__Problem__:
Output all lines exactly.

begin Recorded information

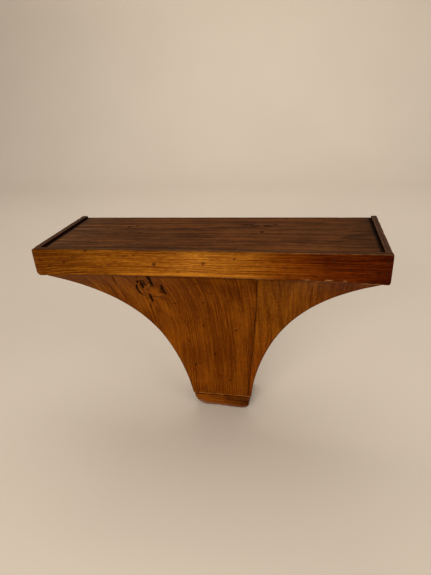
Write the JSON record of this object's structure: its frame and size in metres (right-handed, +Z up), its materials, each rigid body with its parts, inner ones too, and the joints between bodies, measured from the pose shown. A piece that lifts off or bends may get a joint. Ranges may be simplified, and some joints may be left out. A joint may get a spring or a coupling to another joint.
{
  "type": "wall shelf",
  "caption": "Wooden wall shelf: a shallow lipped tray carried on a coved front panel that narrows to a rounded foot, hung on keyhole plates.",
  "frame": {"origin": "on the wall plane, midway between the entry holes of the two hanger plates", "axes": "+X along the shelf, to the right as seen from the front; +Y into the wall; +Z up"},
  "size_m": [0.6, 0.2, 0.419],
  "materials": {
    "tray_wood": "dull dark brown, worn and dusty",
    "front_wood": "old amber varnish, satin",
    "lip_wood": "very dark brown stain, satin",
    "panel_wood": "old amber varnish, satin",
    "foot_wood": "old brown varnish, worn at the edges",
    "hidden_wood": "bare sawn wood, aged",
    "plate_steel": "zinc plated, dull",
    "screw_steel": "zinc plated, slightly tarnished",
    "nail_iron": "dark oxidised iron"
  },
  "bodies": {
    "root": {"top_board": "tray_wood", "fascia": "front_wood", "left_end": "lip_wood", "right_end": "lip_wood", "panel_main_board": "panel_wood", "panel_edge_board": "panel_wood", "foot_block": "foot_wood", "left_rib": "hidden_wood", "right_rib": "hidden_wood", "back_rail": "hidden_wood", "front_batten": "hidden_wood", "rib_glue_blocks": "hidden_wood", "wing_blocks": "hidden_wood", "left_hanger_plate": "plate_steel", "right_hanger_plate": "plate_steel", "hanger_screws": "screw_steel", "foot_screws": "screw_steel", "fascia_nails": "nail_iron", "end_nails": "nail_iron", "panel_nails": "nail_iron", "top_nails": "nail_iron"}
  },
  "joints": []
}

end Recorded information

__Answer below__:
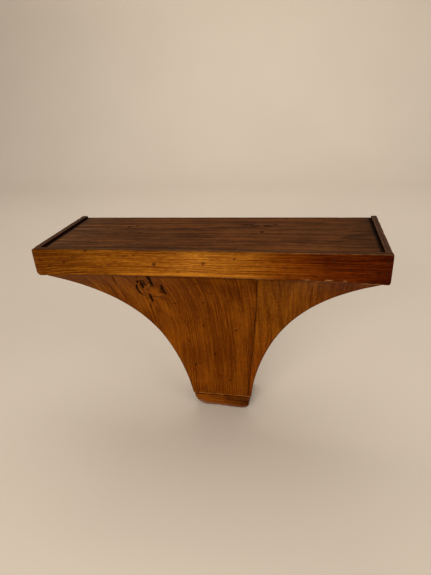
Write the JSON record of this object's structure: its frame and size in metres (right-handed, +Z up), its materials, each rigid body with its parts, inner ones too, and the joints between bodies, measured from the pose shown. A piece that lifts off or bends may get a joint. Ranges may be simplified, and some joints may be left out. A joint may get a spring or a coupling to another joint.
{
  "type": "wall shelf",
  "caption": "Wooden wall shelf: a shallow lipped tray carried on a coved front panel that narrows to a rounded foot, hung on keyhole plates.",
  "frame": {"origin": "on the wall plane, midway between the entry holes of the two hanger plates", "axes": "+X along the shelf, to the right as seen from the front; +Y into the wall; +Z up"},
  "size_m": [0.6, 0.2, 0.419],
  "materials": {
    "tray_wood": "dull dark brown, worn and dusty",
    "front_wood": "old amber varnish, satin",
    "lip_wood": "very dark brown stain, satin",
    "panel_wood": "old amber varnish, satin",
    "foot_wood": "old brown varnish, worn at the edges",
    "hidden_wood": "bare sawn wood, aged",
    "plate_steel": "zinc plated, dull",
    "screw_steel": "zinc plated, slightly tarnished",
    "nail_iron": "dark oxidised iron"
  },
  "bodies": {
    "root": {"top_board": "tray_wood", "fascia": "front_wood", "left_end": "lip_wood", "right_end": "lip_wood", "panel_main_board": "panel_wood", "panel_edge_board": "panel_wood", "foot_block": "foot_wood", "left_rib": "hidden_wood", "right_rib": "hidden_wood", "back_rail": "hidden_wood", "front_batten": "hidden_wood", "rib_glue_blocks": "hidden_wood", "wing_blocks": "hidden_wood", "left_hanger_plate": "plate_steel", "right_hanger_plate": "plate_steel", "hanger_screws": "screw_steel", "foot_screws": "screw_steel", "fascia_nails": "nail_iron", "end_nails": "nail_iron", "panel_nails": "nail_iron", "top_nails": "nail_iron"}
  },
  "joints": []
}